** GOAL **
The lines below are to be quoted exactly, from the first through the one that contains "bpy.context.scene.collection.objects.link(empty)".

** EXERCISE INPUT **
*****
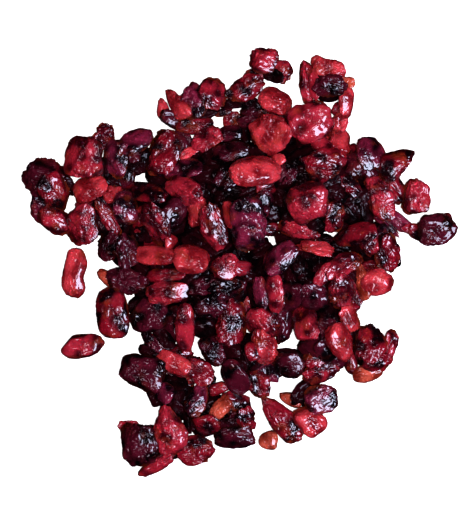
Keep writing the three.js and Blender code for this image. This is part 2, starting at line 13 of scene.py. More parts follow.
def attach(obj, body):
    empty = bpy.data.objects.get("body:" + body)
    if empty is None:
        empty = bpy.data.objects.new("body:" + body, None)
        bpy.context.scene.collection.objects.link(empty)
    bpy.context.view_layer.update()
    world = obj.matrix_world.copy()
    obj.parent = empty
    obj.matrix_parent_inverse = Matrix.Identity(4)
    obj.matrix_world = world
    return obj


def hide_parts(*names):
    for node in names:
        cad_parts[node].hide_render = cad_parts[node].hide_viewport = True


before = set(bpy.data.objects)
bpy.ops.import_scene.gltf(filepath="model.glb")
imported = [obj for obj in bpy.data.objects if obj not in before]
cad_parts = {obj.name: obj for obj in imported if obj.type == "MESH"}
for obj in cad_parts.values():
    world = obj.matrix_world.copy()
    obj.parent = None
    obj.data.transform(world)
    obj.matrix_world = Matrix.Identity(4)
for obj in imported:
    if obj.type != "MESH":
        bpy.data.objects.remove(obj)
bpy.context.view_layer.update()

# How the heap lies
# The berries were tipped out and left as they fell: the deeper ones first, then the
# ones that lean on them. Each is soft, so it beds a little into what is under it, and
# takes the slope that it finds there. Nothing but its own syrup holds it in place.

# Thickness as a share of a berry's width: swollen berries stay nearly round, wrinkled
# ones have collapsed, and empty skins are flat.
THICKNESS = {
    "plump": 0.82, "drop": 0.8, "wrinkled": 0.74, "tipped": 0.74, "blocky": 0.74, "folded": 0.72,
    "dimple": 0.74, "skin": 0.42, "bean": 0.8, "wedge": 0.62,
}
# On the table its own weight flattens a berry by this share of its half height.
FLOOR_FLAT = 0.14
# A berry comes down until this share of its underside is bedded. The underside is felt
# at its middle and on two rings: how far out they are and how many points they have.
BEDDED_SHARE = 0.45
FOOT_RINGS = ((0.45, 6), (0.8, 10))
STEEPEST = 0.5
LAYERS = 3

# Packed berries that can't be seen, as low mounds: x, y, radius in x and in y, height.
MOUNDS = [
    (-2, 24, 19.5, 17.5, 8.5), (24, 26, 15.5, 17, 8.5), (22, -4, 18.5, 11.5, 8), (-14, -4, 21, 12.5, 7.5),
    (-13, -17, 12, 8, 6), (1.5, -30.5, 7.2, 7, 5.5), (-19.8, -44.8, 6.2, 5.6, 4.5), (-9, -49.5, 6.5, 5.5, 4),
    (30, -23, 7.5, 10, 5), (-44, 17, 9.5, 8.5, 4.5), (-35, 35, 7, 5, 4), (-27, 16, 9, 10, 6),
    (-38, 3, 5, 5, 3.5), (38, 21, 8, 9, 5), (44, 7, 7, 7, 4.5), (40, 31, 5, 5.5, 3.5),
    (7, 50, 5.5, 4.5, 3.5), (15, 45, 5, 6.5, 5), (30.5, 57.5, 5, 3.8, 3), (44, -30, 5.5, 6, 3.5),
    (10, -14, 7, 8, 5), (22, -34.5, 5, 3.6, 3),
]

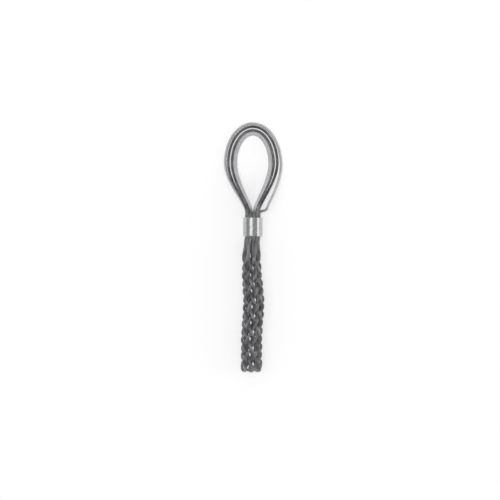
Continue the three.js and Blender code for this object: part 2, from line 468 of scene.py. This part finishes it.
def ferruleMaterial():
    material, nodes, links, shader = shaderNodes("polished ferrule")
    coordinates = nodes.new("ShaderNodeTexCoord").outputs["Object"]
    drawn = noiseNode(nodes, links, coordinates, *ferruleFinish["scuffs"], ferruleFinish["scuffStretch"])
    clouds = noiseNode(nodes, links, coordinates, *ferruleFinish["clouds"])
    shades = (ferruleFinish["shade"], ferruleFinish["bright"])
    tone = rampNode(nodes, links, clouds.outputs["Fac"], list(zip(ferruleFinish["cloudStops"], shades)))
    links.new(tone.outputs["Color"], shader.inputs["Base Color"])
    glossStops = list(zip(ferruleFinish["scuffStops"], ferruleFinish["gloss"]))
    gloss = rampNode(nodes, links, drawn.outputs["Fac"], glossStops)
    links.new(gloss.outputs["Color"], shader.inputs["Roughness"])
    bump = nodes.new("ShaderNodeBump")
    bump.inputs["Strength"].default_value = ferruleFinish["bumpStrength"]
    bump.inputs["Distance"].default_value = ferruleFinish["bumpDepth"]
    links.new(drawn.outputs["Fac"], bump.inputs["Height"])
    links.new(bump.outputs["Normal"], shader.inputs["Normal"])
    shader.inputs["Metallic"].default_value = ferruleFinish["metallic"]
    return material


# Strands, each a core wire with six more laid round it

def strandObject(lay, material):
    points = evenly(strandRoute(lay), strands["step"])
    frames = turningFrames(points)
    curve = bpy.data.curves.new(lay["name"] + "_wires", "CURVE")
    curve.dimensions = "3D"
    curve.bevel_depth = wireRadius * mm
    curve.bevel_resolution = strands["wireSides"] - 1
    curve.use_fill_caps = True
    for wire in range(strands["wires"] + 1):
        spline = curve.splines.new("POLY")
        spline.points.add(len(points) - 1)
        for index, (point, (along, side, over)) in enumerate(zip(points, frames)):
            turn = 2 * math.pi * (index * strands["step"] / strands["layLength"] + wire / strands["wires"])
            offset = side * math.cos(turn) + over * math.sin(turn)
            reach = 0 if wire == strands["wires"] else 2 * wireRadius
            place = ferruleCentre + (point + offset * reach) * mm
            spline.points[index].co = (place.x, place.y, place.z, 1)
    holder = bpy.data.objects.new(lay["name"] + "_curve", curve)
    bpy.context.scene.collection.objects.link(holder)
    made = bpy.data.meshes.new_from_object(holder.evaluated_get(bpy.context.evaluated_depsgraph_get()))
    bpy.data.objects.remove(holder)
    made.materials.clear()
    made.materials.append(material)
    made.shade_smooth()
    piece = bpy.data.objects.new(lay["name"] + "_laid_wires", made)
    bpy.context.scene.collection.objects.link(piece)
    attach(piece, "root")
    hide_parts(lay["name"])
    return piece


# One material for each tone in the eye: painted shade (dull, mid) and painted light (clean)
wireMaterials = {tone: strandMaterial(tone) for tone in ("painted_shade", "mid", "painted_light")}
for lay in lays:
    piece = strandObject(lay, wireMaterials[lay["tone"]])
    print("strand:", piece.name, len(piece.data.polygons), "faces")


# Ferrule: a tube pressed on the strands, its rims rolled and its wall a little uneven from the press

ferrule = {
    "wall": 1.6,
    "rim": 0.5,
    "rimSteps": 5,
    "turns": 160,
    "lengthRows": 40,
    "pressDepth": 0.04,
    "pressFlats": 7,
    "pressTurn": 0.6,
    "pressTwist": 18.0,  # radians in a metre of its length
    "boreMargin": 0.1,
}


def ferruleObject():
    outer = (ferruleHigh[0] - ferruleLow[0]) / (2 * mm)
    bore = outer - ferrule["wall"]
    rim = ferrule["rim"]
    build = bmesh.new()
    corners = [(bore, ferruleFoot + rim), (bore, ferruleTop - rim)]
    for centreX, centreY, begin in (
        (outer - rim, ferruleTop - rim, 90),
        (outer - rim, ferruleFoot + rim, 0),
    ):
        for step in range(ferrule["rimSteps"] + 1):
            turn = math.radians(begin - 90 * step / ferrule["rimSteps"])
            corners.append((centreX + rim * math.cos(turn), centreY + rim * math.sin(turn)))
        if begin == 90:
            for row in range(1, ferrule["lengthRows"]):
                share = row / ferrule["lengthRows"]
                corners.append((outer, ferruleTop - rim - (2 * ferruleTop - 2 * rim) * share))
    verts = [build.verts.new((x * mm, y * mm, 0)) for x, y in corners]
    edges = [build.edges.new((verts[i], verts[(i + 1) % len(verts)])) for i in range(len(verts))]
    bmesh.ops.spin(build, geom=verts + edges, cent=(0, 0, 0), axis=(0, 1, 0), angle=2 * math.pi,
                   steps=ferrule["turns"], use_merge=True)
    for vert in build.verts:
        across = math.hypot(vert.co.x, vert.co.z)
        if across < (bore + ferrule["boreMargin"]) * mm:
            continue
        turn = math.atan2(vert.co.z, vert.co.x)
        twist = ferrule["pressTurn"] + ferrule["pressTwist"] * vert.co.y
        press = 0.5 + 0.5 * math.cos(ferrule["pressFlats"] * turn + twist)
        pull = 1 - ferrule["pressDepth"] * mm * press / across
        vert.co.x *= pull
        vert.co.z *= pull
    bmesh.ops.translate(build, vec=ferruleCentre, verts=build.verts)
    bmesh.ops.recalc_face_normals(build, faces=build.faces)
    made = bpy.data.meshes.new("ferrule_sleeve")
    build.to_mesh(made)
    build.free()
    made.materials.append(ferruleMaterial())
    made.shade_smooth()
    sleeve = bpy.data.objects.new("ferrule_sleeve", made)
    bpy.context.scene.collection.objects.link(sleeve)
    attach(sleeve, "root")
    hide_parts("ferrule")
    return sleeve


sleeve = ferruleObject()
print("ferrule:", len(sleeve.data.polygons), "faces")


# Floor, light and camera

studio = {
    "floorSize": 6.0,
    "floorShade": 0.8,
    "floorGlow": 0.56,
    "keyPower": 6.8,
    "keySize": 1.3,
    "keyPlace": (-0.85, 0.25, 2.45),
    "fillPower": 4.2,
    "fillSize": 1.0,
    "fillPlace": (2.1, 0.02, 0.9),
    "worldStrength": 1.0,
    "worldShades": ((0.0, 1.0), (0.08, 0.85), (0.22, 0.44), (0.6, 0.40), (0.9, 0.46)),  # by height
    "cameraHeight": 2.0,
    "sensorWidth": 36.0,
    "farthest": 20.0,
    "frameWidth": 0.5,  # what the picture spans at the grip's level
    "frameOffset": (-0.0028, -0.023),  # from the ferrule to the middle of the picture
}


def showsDirectly(nodes, links):
    path = nodes.new("ShaderNodeLightPath")
    most = nodes.new("ShaderNodeMath")
    most.operation = "MAXIMUM"
    links.new(path.outputs["Is Camera Ray"], most.inputs[0])
    links.new(path.outputs["Is Glossy Ray"], most.inputs[1])
    both = nodes.new("ShaderNodeMath")
    both.operation = "MAXIMUM"
    links.new(most.outputs[0], both.inputs[0])
    links.new(path.outputs["Is Transmission Ray"], both.inputs[1])
    return both.outputs[0]


def addFloor():
    build = bmesh.new()
    bmesh.ops.create_grid(build, x_segments=1, y_segments=1, size=studio["floorSize"] / 2)
    made = bpy.data.meshes.new("floor")
    build.to_mesh(made)
    build.free()
    floor = bpy.data.objects.new("floor", made)
    bpy.context.scene.collection.objects.link(floor)
    material = bpy.data.materials.new("pale floor")
    material.use_nodes = True
    nodes, links = material.node_tree.nodes, material.node_tree.links
    nodes.clear()
    diffuse = nodes.new("ShaderNodeBsdfDiffuse")
    diffuse.inputs["Color"].default_value = (studio["floorShade"],) * 3 + (1,)
    glow = nodes.new("ShaderNodeEmission")
    strength = nodes.new("ShaderNodeMath")
    strength.operation = "MULTIPLY"
    strength.inputs[1].default_value = studio["floorGlow"]
    links.new(showsDirectly(nodes, links), strength.inputs[0])
    links.new(strength.outputs[0], glow.inputs["Strength"])
    both = nodes.new("ShaderNodeAddShader")
    links.new(diffuse.outputs[0], both.inputs[0])
    links.new(glow.outputs[0], both.inputs[1])
    output = nodes.new("ShaderNodeOutputMaterial")
    links.new(both.outputs[0], output.inputs["Surface"])
    made.materials.append(material)


def addLamp(name, power, size, place):
    data = bpy.data.lights.new(name, "AREA")
    data.energy = power
    data.size = size
    lamp = bpy.data.objects.new(name, data)
    lamp.location = place
    lamp.rotation_euler = (-Vector(place)).to_track_quat("-Z", "Y").to_euler()
    bpy.context.scene.collection.objects.link(lamp)


def addWorld():
    world = bpy.data.worlds.new("studio")
    bpy.context.scene.world = world
    world.use_nodes = True
    nodes, links = world.node_tree.nodes, world.node_tree.links
    background = nodes["Background"]
    split = nodes.new("ShaderNodeSeparateXYZ")
    links.new(nodes.new("ShaderNodeTexCoord").outputs["Generated"], split.inputs[0])
    room = rampNode(nodes, links, split.outputs["Z"], studio["worldShades"])
    links.new(room.outputs["Color"], background.inputs["Color"])
    background.inputs["Strength"].default_value = studio["worldStrength"]


def addCamera():
    data = bpy.data.cameras.new("camera")
    data.sensor_width = studio["sensorWidth"]
    data.lens = data.sensor_width * studio["cameraHeight"] / studio["frameWidth"]
    data.clip_end = studio["farthest"]
    camera = bpy.data.objects.new("camera", data)
    offsetX, offsetY = studio["frameOffset"]
    level = ferruleCentre.z
    camera.location = (ferruleCentre.x + offsetX, ferruleCentre.y + offsetY, level + studio["cameraHeight"])
    bpy.context.scene.collection.objects.link(camera)
    bpy.context.scene.camera = camera


addFloor()
addLamp("key", studio["keyPower"], studio["keySize"], studio["keyPlace"])
addLamp("fill", studio["fillPower"], studio["fillSize"], studio["fillPlace"])
addWorld()
addCamera()
bpy.context.scene.view_settings.view_transform = "Standard"
print("studio ready")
*****
** TASK OUTPUT **
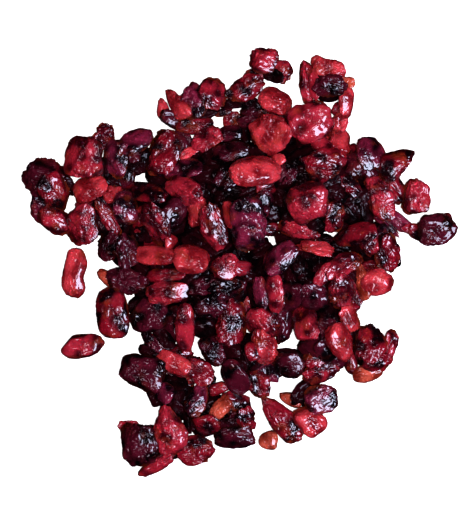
Keep writing the three.js and Blender code for this image. This is part 2, starting at line 13 of scene.py. More parts follow.
def attach(obj, body):
    empty = bpy.data.objects.get("body:" + body)
    if empty is None:
        empty = bpy.data.objects.new("body:" + body, None)
        bpy.context.scene.collection.objects.link(empty)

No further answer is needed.